Exercise directions:
Find each line with the word "parts" in it, then give the total alone.

Information provided:
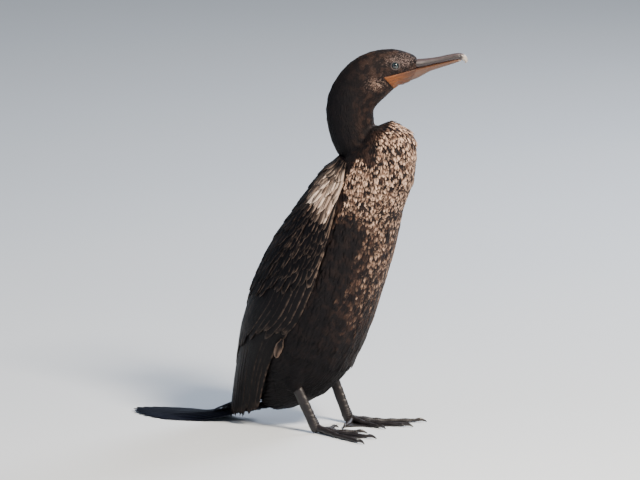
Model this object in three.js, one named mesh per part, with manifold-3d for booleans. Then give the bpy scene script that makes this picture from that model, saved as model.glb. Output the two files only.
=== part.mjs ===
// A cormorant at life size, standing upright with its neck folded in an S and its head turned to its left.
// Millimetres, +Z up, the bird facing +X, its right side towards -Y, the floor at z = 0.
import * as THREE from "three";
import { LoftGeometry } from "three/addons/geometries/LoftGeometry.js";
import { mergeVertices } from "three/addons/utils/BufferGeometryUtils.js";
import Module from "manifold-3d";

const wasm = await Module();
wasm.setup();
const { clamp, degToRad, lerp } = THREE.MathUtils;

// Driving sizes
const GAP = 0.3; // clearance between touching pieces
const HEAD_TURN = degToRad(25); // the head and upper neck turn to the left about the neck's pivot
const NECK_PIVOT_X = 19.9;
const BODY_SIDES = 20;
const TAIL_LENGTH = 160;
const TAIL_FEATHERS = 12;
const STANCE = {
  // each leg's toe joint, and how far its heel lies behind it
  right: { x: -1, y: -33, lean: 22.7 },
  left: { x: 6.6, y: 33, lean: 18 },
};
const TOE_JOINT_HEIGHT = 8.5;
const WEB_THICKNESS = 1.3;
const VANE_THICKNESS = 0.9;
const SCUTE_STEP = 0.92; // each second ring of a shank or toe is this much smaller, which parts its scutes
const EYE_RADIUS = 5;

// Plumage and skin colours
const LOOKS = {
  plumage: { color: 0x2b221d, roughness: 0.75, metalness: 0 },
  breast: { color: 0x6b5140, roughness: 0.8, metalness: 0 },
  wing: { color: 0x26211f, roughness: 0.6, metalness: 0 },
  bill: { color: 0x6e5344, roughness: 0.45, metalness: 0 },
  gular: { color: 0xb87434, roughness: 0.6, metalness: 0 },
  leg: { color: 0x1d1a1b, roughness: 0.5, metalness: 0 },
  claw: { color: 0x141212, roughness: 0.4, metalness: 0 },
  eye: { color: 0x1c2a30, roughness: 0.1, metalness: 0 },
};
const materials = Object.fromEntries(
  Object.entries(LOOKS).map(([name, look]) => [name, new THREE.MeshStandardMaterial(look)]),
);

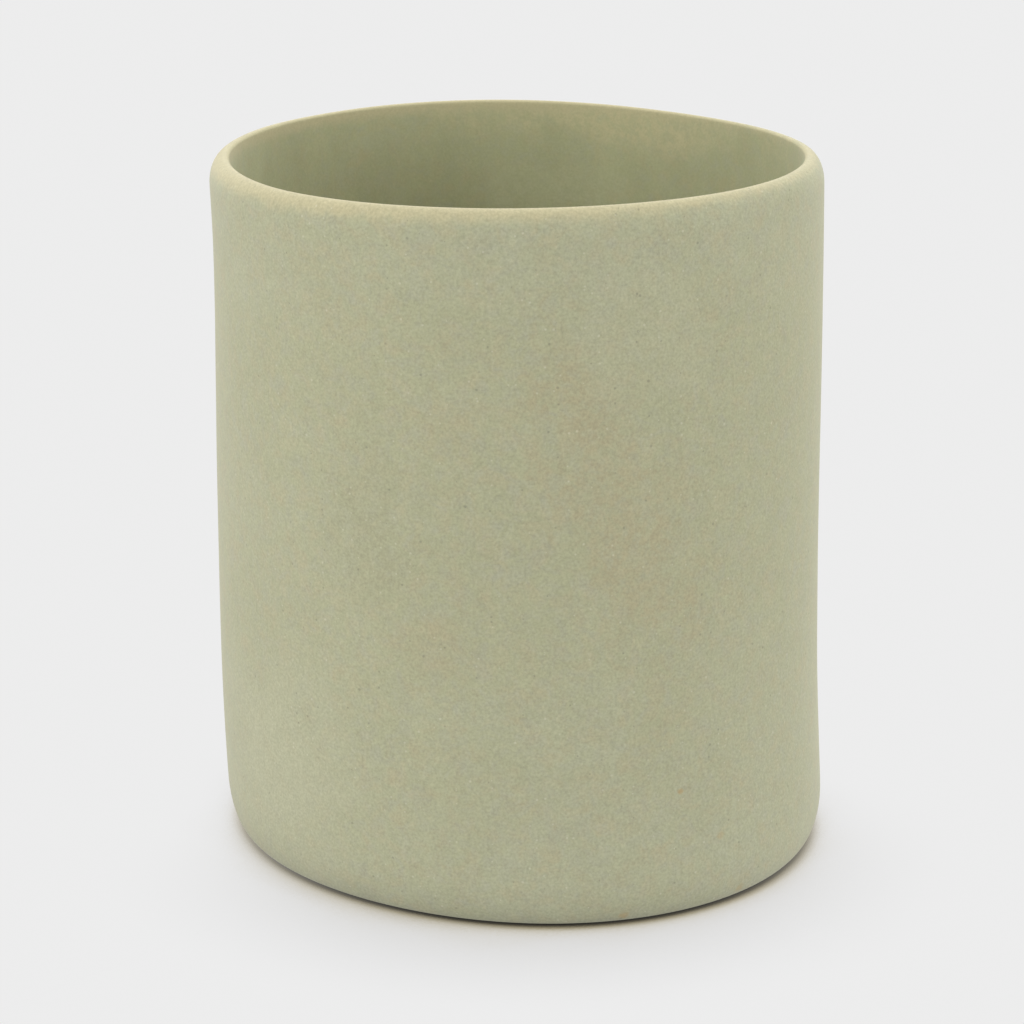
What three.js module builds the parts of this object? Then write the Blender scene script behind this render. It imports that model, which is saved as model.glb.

Answer for this exercise:
2